CANBERRA -- It's a little too soon for Mathias Cormann's latest effort of "wibbly, wobbly jelly", but a whole host of political Australianisms have just made the latest edition of the Australian National Dictionary.

"Howard's battlers", the Nationals' election "wombat trail" and the old Australian Democrats slogan of "Keeping the Bastards Honest" are some of the 6,000 additions to the first update to the unique lexical map in 28 years.

The influence of former Prime Minister Tony Abbott is apparent with the listing of "budgie smugglers", "captain's pick" and his use of "shirt-fronting" to describe his threat to Russian President Vladimir Putin.

Labor MP Andrew Leigh supports spicy language
Alex Ellinghausen, Fairfax
Labor MP Andrew Leigh supports spicy language

Labor frontbencher Dr Andrew Leigh told The Huffington Post Australia that it is "the spicy language that make political communications successful".

"And cuts through the dry clichés and technocratic language that too often characterises the way we talk about politics."

Mathias Cormann could be seen as trying for a late entry with his Monday night sugar hit on the Opposition Leader when he asked "Will Bill Shorten step up to the plate on budget repair in this parliament?"

"Or will he be like jelly on that plate, the wibble wobble, wibble wobble jelly on a plate, first opposing, then supporting, then not knowing what to do?" he put to the Sydney Institute.

While the Finance Minister's jelly talk may have cut through today, Leigh – unsurprisingly - does not support the comparison.

"Absolutely not! Bill Shorten – the action man who we saw do the City to Surf a couple of weeks ago? He is somebody who put a 100 new policies on the table last time around.

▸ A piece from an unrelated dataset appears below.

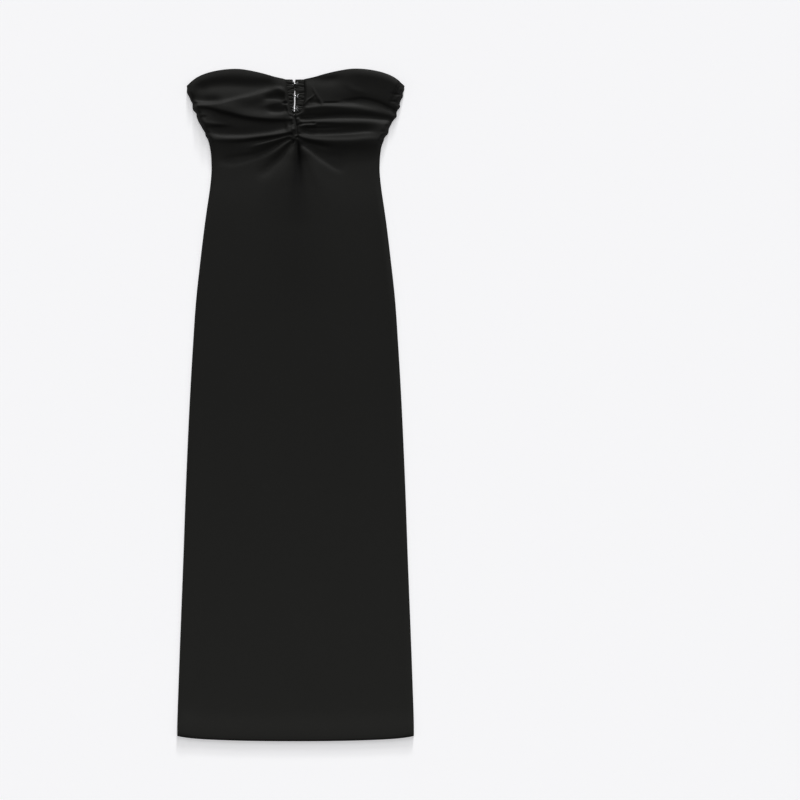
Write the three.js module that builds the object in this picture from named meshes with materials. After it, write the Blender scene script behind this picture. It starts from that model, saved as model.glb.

And loves coming up with new ideas," he told HuffPost Australia.

"Small target politics have been consigned to the last century under Bill Shorten's leadership."

Another phrase added to the Australia National Dictionary is to "do a Bradbury" – a well-worn reference to Australian speed skater Steven Bradbury, who won Olympic Gold in 2002 when all his competitors fell over.

Add to that; "BBQ stopper", "could not run a chook raffle", "carry on like a pork chop" and "not happy Jan".